Britain’s pharmaceutical industry offers a wealth of career opportunities for people with different skill sets – not all of which are science based – attracting first jobbers and career switchers from everywhere. The pandemic and the move to remote working have made many of those opportunities even more accessible.
Levelling up through informed choices
Whilst social, physical, or institutional barriers remain, levelling up should undoubtedly be in everyone’s interest and at the heart of the debate around future careers – supporting people to make informed choices about their future careers, irrespective of where they live, who they are or their background.
Getting the right people with the right skills is a ‘win-win’ situation. Finding the right job in the right working culture that matches your skills set, circumstances, personal goals and career aspirations is a fantastic thing, not just for your future, but for your health and wellbeing.
The pharmaceutical industry offers lots of roles that do just that. But what is even more exciting is that companies are actively trying to recruit new talent – including those who can help us marry digital skills with scientific knowledge.
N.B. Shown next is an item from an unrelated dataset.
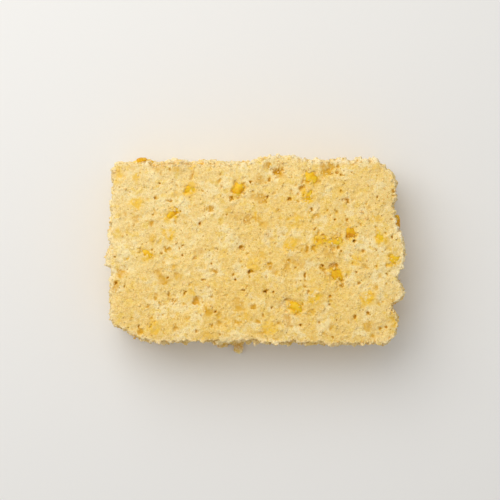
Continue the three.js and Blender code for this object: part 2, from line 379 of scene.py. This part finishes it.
def smooth_top(tree):
    """The height of the solid's top with its relief evened out, as a grid that runs right to its edge."""
    xs = np.arange(LOW.x, HIGH.x, TOP_STEP * MM)
    ys = np.arange(LOW.y, HIGH.y, TOP_STEP * MM)
    total, weight = np.zeros((2, len(xs), len(ys)))
    for i, x in enumerate(xs):
        for j, y in enumerate(ys):
            hit = tree.ray_cast(Vector((x, y, CLEAR)), -UP)[0]
            if hit and hit.z > HIGH.z - TOP_DEPTH * MM:
                total[i, j], weight[i, j] = hit.z, 1
    for _ in range(TOP_ROUNDS):
        total, weight = around(total), around(weight)
    return total / np.maximum(weight, 1e-9)


def height_on(grid, points):
    """The grid's height at the points' places, between its four nearest values."""
    last = 1.001  # a little more than 1, so that the value after the last place is still on the grid
    u = np.clip((points[:, 0] - LOW.x) / (TOP_STEP * MM), 0, grid.shape[0] - last)
    v = np.clip((points[:, 1] - LOW.y) / (TOP_STEP * MM), 0, grid.shape[1] - last)
    i, j = u.astype(int), v.astype(int)
    u, v = u - i, v - j
    near = grid[i, j] * (1 - v) + grid[i, j + 1] * v
    far = grid[i + 1, j] * (1 - v) + grid[i + 1, j + 1] * v
    return near * (1 - u) + far * u


def levelled(points):
    """Heights of points on the top, with its unevenness drawn in."""
    level = height_on(top_grid, points) + LUMP_RISE * MM
    return level + (points[:, 2] - level) * TOP_KEEP


def scatter(mesh, count, chance):
    """Random places on a mesh, by area times the chance at each triangle: points and normals."""
    mesh.calc_loop_triangles()
    corners = np.empty(len(mesh.loop_triangles) * 3, np.int32)
    mesh.loop_triangles.foreach_get("vertices", corners)
    triangles = points_of(mesh)[corners.reshape(-1, 3)]
    cross = np.cross(triangles[:, 1] - triangles[:, 0], triangles[:, 2] - triangles[:, 0])
    area = np.linalg.norm(cross, axis=1)
    normal = cross / np.maximum(area, 1e-12)[:, None]
    weight = area * chance(triangles.mean(axis=1), normal)
    picked = RANDOM.choice(len(area), count, p=weight / weight.sum())
    u, v = RANDOM.random((2, count))
    fold = u + v > 1
    u[fold], v[fold] = 1 - u[fold], 1 - v[fold]
    a, b, c = triangles[picked].transpose(1, 0, 2)
    return a + u[:, None] * (b - a) + v[:, None] * (c - a), normal[picked]


def everywhere(middles, normals):
    """All but the underside, and a little up from the table."""
    return (normals[:, 2] > FACING["under"]) & (middles[:, 2] > FOOT_GAP * MM)


def all_over(middles, normals):
    return np.ones(len(middles))


def near_the_rim(middles, normals):
    return (normals[:, 2] < FACING["rim"]) & (middles[:, 2] > HIGH.z - RIM_DEPTH * MM)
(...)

Our new skills report shows that these are in demand. It is a brilliant opportunity for young people and a reflection of the increasing role data and digital is playing within life sciences, R&D and manufacturing.
Finding the right role for you
For current job seekers we have 80 pharmaceutical recruiters in one place and we’ve committed to support STEM education through our schools website to support young people as they explore science and make informed career choices.
Drawing on what we know from our labour market research, we are also working with higher education institutions to improve course availability and ensure courses boost student employability.
The Government also has a part to play, it is positive that they have engaged with recommendations the ABPI has put forward. Recommendations include using the newly funded Institutes of Technology to prioritise the application of digital skills in the life sciences sector and increase the provision of life science apprenticeship training across levels 2-7.
Of course, traditional academic routes for getting into the pharmaceutical industry remain open and we encourage young people to explore these routes as well. We believe in breaking down barriers to enter our sector and we encourage young people to find out more.